Description
Is your feature request related to a problem? Please describe.
With #558 we now have better control over how a pulsemap is processed. From the Kaggle competition it became apparent that many of the top scoring models simply cropped the number of pulses to some fixed number, to reduce the impact of the n^2
term from Self-Attention components.
While their primary way to select pulses was to simply select the first n pulses, I believe it might be interesting to look into other methods of selecting pulses. (Randomly, sorted by charge, sorted by probability of real signal, farthest point sampling etc.)

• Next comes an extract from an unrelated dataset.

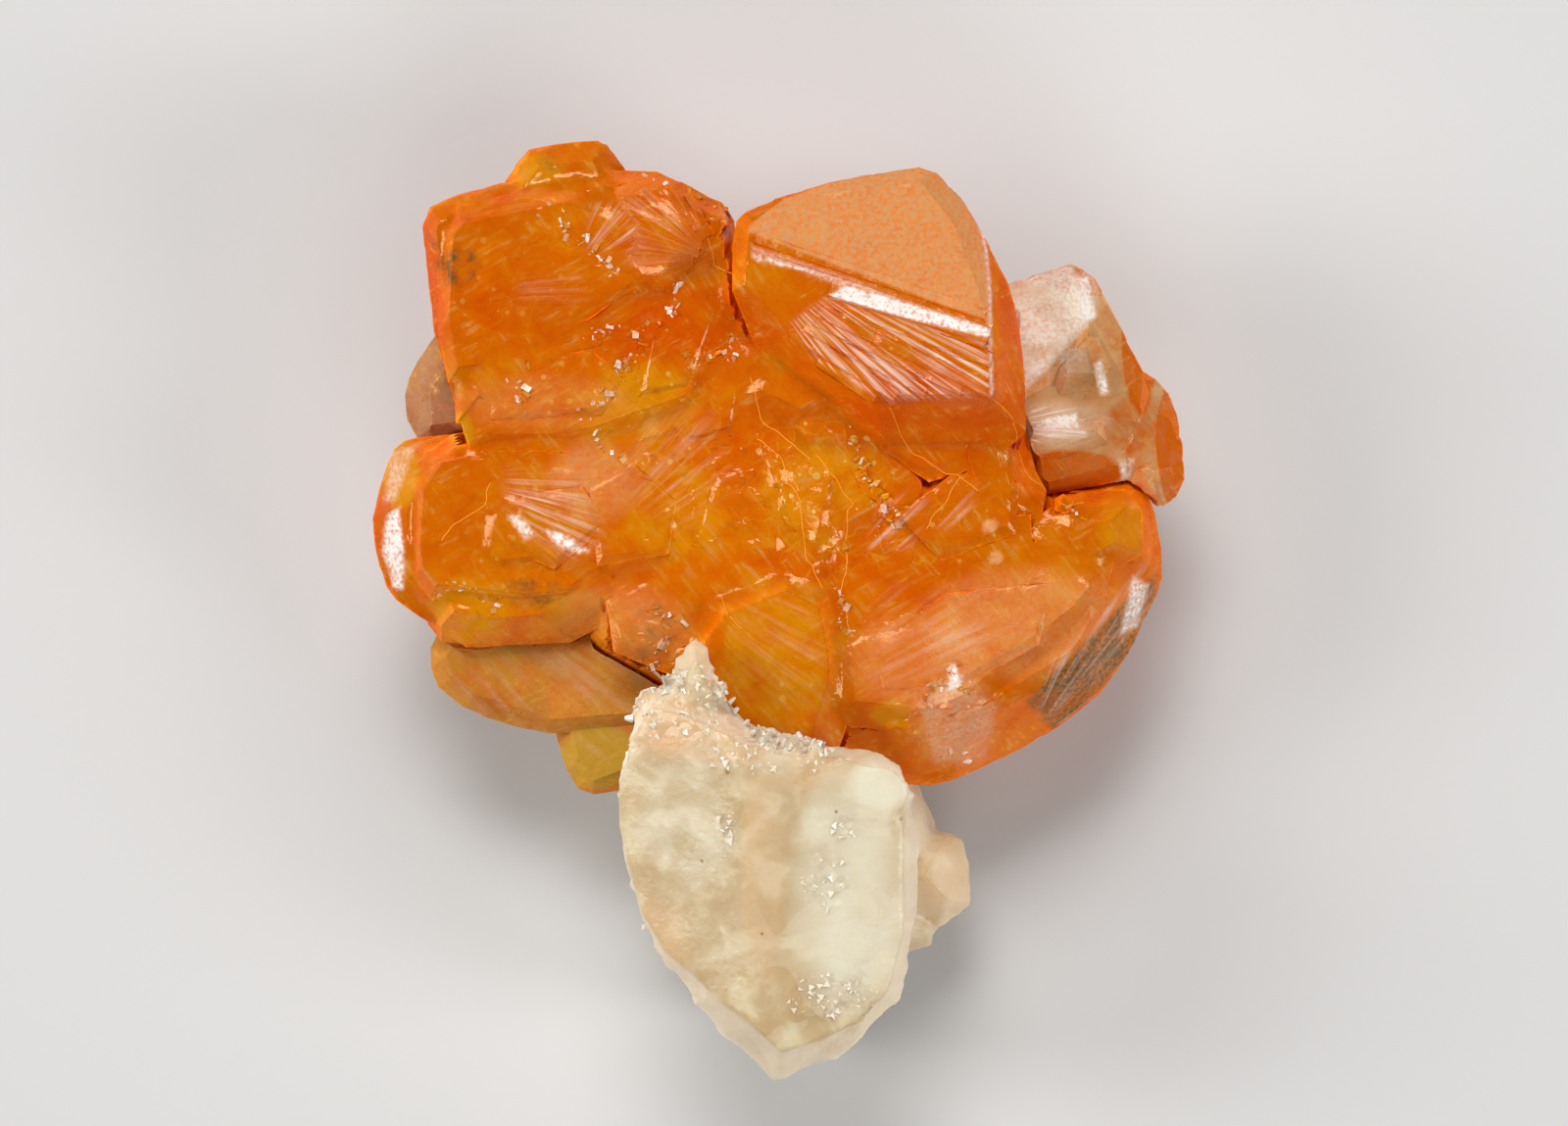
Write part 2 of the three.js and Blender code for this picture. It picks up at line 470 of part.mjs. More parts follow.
const calciteBlocks = [
  // the body, with a ridge down its front: its right face is its front, its left face a cut
  {
    outline: [[-8.3, -8.8], [-7.7, -6], [-6.8, -4.4], [-2.6, -4.9], [6.3, -7.6], [6.8, -8.8],
      [7.2, -11.2], [7.2, -14.8], [6.8, -17.5], [6.3, -19.6], [5.2, -20.9], [3.6, -22.3], [1.4, -23.4],
      [-0.3, -23.9], [-1.4, -22.9], [-2.6, -21.8], [-4.3, -19.9], [-6.1, -17.7], [-7.2, -15.5],
      [-7.9, -12.9], [-8.3, -10.8]],
    girdle: [13, 0, 0.17], front: [15.9, -0.16, 0.17], back: REST_LEVEL, lean: 20, undercut: 14, uneven: 7,
    cuts: [
      [[-0.5, -9, 17.6], [-0.4, -0.17, 0.9]],
      [[0, -12, 0], [0.08, -0.36, -0.93]],
      [[5.6, -10, 15.8], [0.62, 0.1, 0.78]],
      [[-6.6, -18, 5], [-0.7, -0.35, -0.6]],
      [[6, -19, 5], [0.6, -0.5, -0.62]],
    ],
  },
  // the pointed crystal at the top left, and the shoulder that it stands on
  {
    outline: [[-5.6, -4], [-5.4, -2.4], [-4.8, -1.5], [-4.2, -1.1], [-3.6, -1.6], [-3, -2.9], [-2.4, -4.6],
      [-4.8, -6]],
    girdle: 14.6, front: [16.1, 0.05, -0.1], back: 10, lean: 30,
  },
  {
    outline: [[-7.6, -5.6], [-7.2, -3.8], [-6.2, -3.4], [-2.8, -3.7], [-1.5, -5.1], [-0.9, -6.4],
      [-3.2, -8.4], [-6.6, -7.8]],
    girdle: 13.6, front: [15.8, 0.16, -0.03], back: 9, lean: 28,
  },
  // the crest at the top right
  {
    outline: [[0.4, -7.8], [0.7, -6.9], [2.6, -6.4], [3.4, -6.1], [4.6, -6.7], [6.1, -7], [6.8, -9],
      [6.2, -11], [1, -10]],
    girdle: 15, front: [17, -0.12, 0.1], back: 9, lean: 34,
  },
  // the lobe behind the right side, the strip above it, and the calcite behind the lower crystals
  {
    outline: [[4.6, -13.8], [7.2, -10.9], [9.1, -11.2], [9.5, -11.7], [9.9, -13.2], [10.1, -15.1],
      [8.3, -16.3], [6, -15.6]],
    girdle: 5, front: [8.8, -0.1, -0.05], back: 1.2, lean: 34, undercut: 24,
  },
  {
    outline: [[4.6, -13.4], [7.4, -14.4], [8.3, -15.8], [8.1, -17.3], [6.4, -17.7], [4.8, -17]],
    girdle: 4.6, front: [8, -0.12, 0.1], back: 1.4, lean: 34, undercut: 24,
  },
  {
    outline: [[4.6, -7], [7.6, -8.2], [8, -10.2], [8.8, -11.7], [8.2, -13.4], [4.6, -13.4]],
    girdle: 4.6, front: [8, -0.1, 0.05], back: 1.2, lean: 22, undercut: 24,
  },
  {
    outline: [[-6, -6], [-6, -1.8], [-3, 1], [3, 2], [6.6, -1.2], [7.4, -8], [6, -12], [-6, -12]],
    girdle: 4, front: 7, back: REST_LEVEL, lean: 40, undercut: 24,
  },
];

// Cleavage steps on the right front face of the body: the block at its top and the long, shallow step
// under it.
const calciteSteps = [
  stepOn(calciteBlocks[0], [[0.9, -8.4], [0.7, -10.3], [3.6, -10.7], [6.5, -10.1], [6.7, -8.6], [5.6, -7.6]],
    0.35, 60),
  stepOn(calciteBlocks[0], [[0.6, -11], [0.4, -21], [2.6, -21], [4.6, -17.6], [6, -13.4], [6.2, -11]],
    0.06, -70),
];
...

Describe the solution you'd like
To avoid having to implement many Node Definitions I think it might make sense to make a common class for all cropped nodes
class CroppedNodes(NodeDefinition):
def __init__(self, max_pulses: int, cropping_method: Callable) -> None:
super().__init__()
self.max_pulses = max_pulses
self._cropping_method = cropping_method
def _construct_nodes(self, x: torch.Tensor) -> Data:
x = self._cropping_method(x, self.max_pulses)
return Data(x=x)
Such a structure would also allow to easier re-use the copping methods in other node definitions. (Maybe you want to crop after calculating summary nodes per dom, to make sure you do not get an event which triggered 5k doms.
Describe alternatives you've considered
We could of course just implement each cropping algorithm as a subclass of a common CroppedNodes
class and have the logic restricted to each subclass. But I think the cropping logic is general enough that there is merit to have it as a separate component.